Shanker opines that "the Code, as it now stands, probably authorizes the fixture secured party to employ judicial foreclosure proceedings to enforce his security interest" in lieu of removal of the fixtures. Ibid. He states that limiting the remedy to the right to remove or choosing not to remove, in no way detracts from the fixture secured party's paramount security interest in his collateral; it merely requires him to enforce his security interest in a sensible and equitable fashion. Id. 805.
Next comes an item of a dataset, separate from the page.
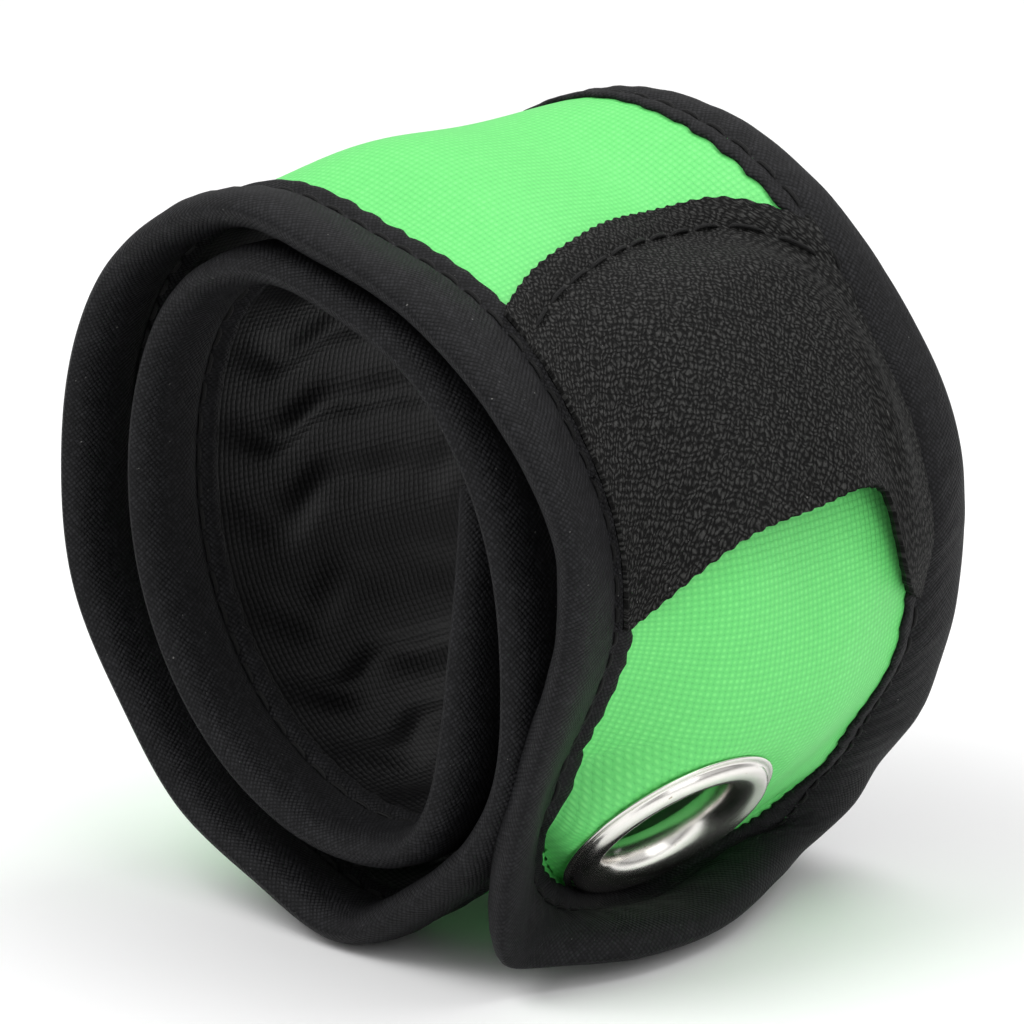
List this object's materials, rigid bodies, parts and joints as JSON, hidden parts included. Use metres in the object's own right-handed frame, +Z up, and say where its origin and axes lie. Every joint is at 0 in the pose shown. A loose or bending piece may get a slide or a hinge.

We decline to adopt the creative approach articulated by Professor Shanker. Such action, in our view, would be legislating. We prefer the approach followed in Louisiana where the legislature, upon its preference and initiative, provided the innovative remedy sought by Sears. To adopt Sears' argument in the absence of legislation, would mean that a mortgagee's security interest could be impaired substantially without the Legislature pronouncing an intention to do so. Any modification of long established fundamental property rights of purchase money mortgagees, must be done in some straight 1 forward manner and may not be implied from the existing statute. The fact that fixtures may be custom made does not require any different result. See Nu-Way, supra, 355 N.Y.S. 2d at 476.

[265 NJSuper Page 32]

We are also persuaded that Sears is not entitled to any remedy, other than removal of the fixtures, based on equitable principles. Sears knew its remedy was limited to removal upon default. Indeed, the Retail Installment Contract and Security Agreement prepared by Sears and signed by the Capers provided that the Capers were giving Sears a "security interest under the Uniform Commercial Code in all merchandise purchased under this contract . . . [and] the security interest allows Sears to repossess the merchandise " in the event the Capers did not make payments as agreed. (Emphasis added).

Summary judgment in favor of plaintiff is affirmed.


Summary judgment in favor of plaintiff is affirmed.